Calc II - Disk vs Shell method different volumes

[MonkeyDLuffy]

So I'm getting ready for an exam on tuesday, and I'm using each method for volumes of revolutions for every problem but I'm not getting the same answers. So, let's use this as an example:

y = 5x; the shaded region is from [1,2]

Using the disk method (about the x-axis) I find:

R(x) = 5x; r(x) = x

V = π ∫ 25x² dx from [1,2] = 175π / 3

Using the shell method (about the x-axis) I find:

r(y) = y/5; h(y) = y

V = 2π ∫ (y² / 5) dy from [5,10] = 350π / 3

I'd like to know why the shell method gave me a volume that is twice that of the one I found using the disk method.

 

[Mark44]

So I'm getting ready for an exam on tuesday, and I'm using each method for volumes of revolutions for every problem but I'm not getting the same answers.

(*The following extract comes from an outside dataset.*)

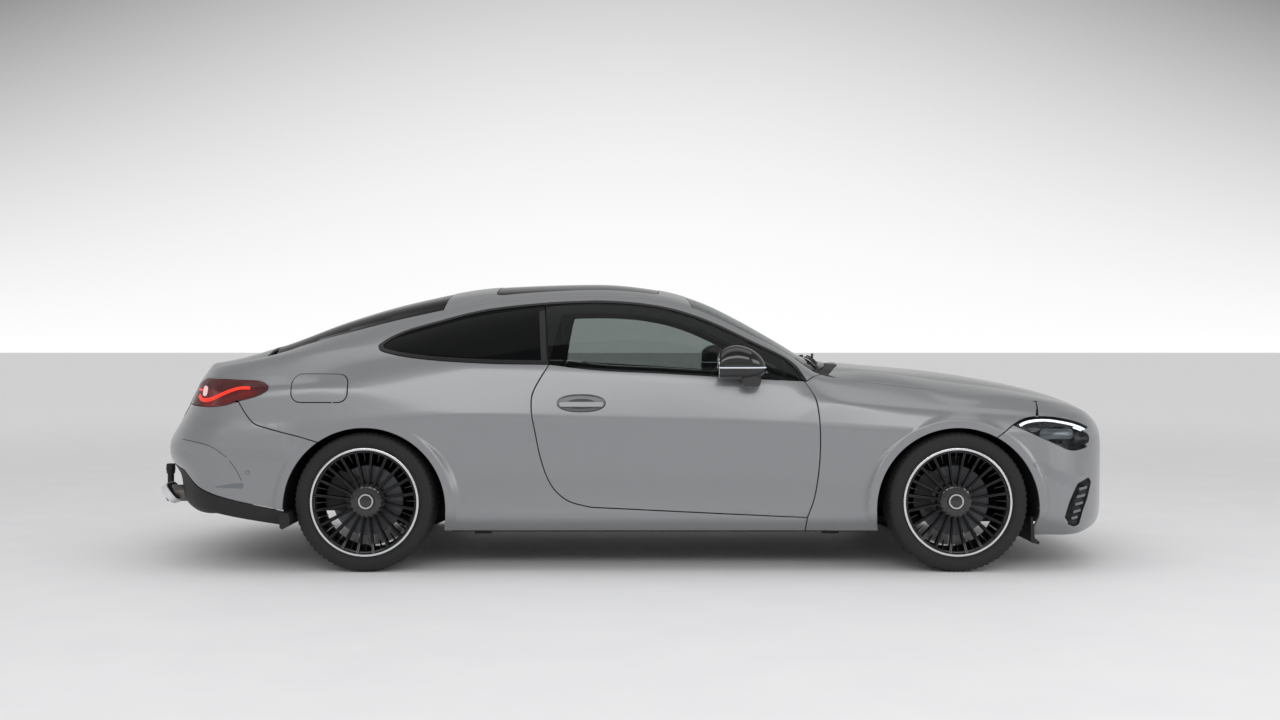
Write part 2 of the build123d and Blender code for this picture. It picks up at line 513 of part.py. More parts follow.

So, let's use this as an example:

y = 5x; the shaded region is from [1,2]

Using the disk method (about the x-axis) I find:

R(x) = 5x; r(x) = x

V = π ∫ 25x² dx from [1,2] = 175π / 3

Using the shell method (about the x-axis) I find:

r(y) = y/5; h(y) = y

V = 2π ∫ (y² / 5) dy from [5,10] = 350π / 3

I'd like to know why the shell method gave me a volume that is twice that of the one I found using the disk method.

Using shells, you need to have two integrals, because the shapes of your shells are changing.

For $0 \le y \le 5$ the shell widths extend uniformly from x = 1 to x = 2. For $5 \le y \le 10$, the shells extend from x = y/5 to x = 2. It helps to have a sketch of the solid of revolution.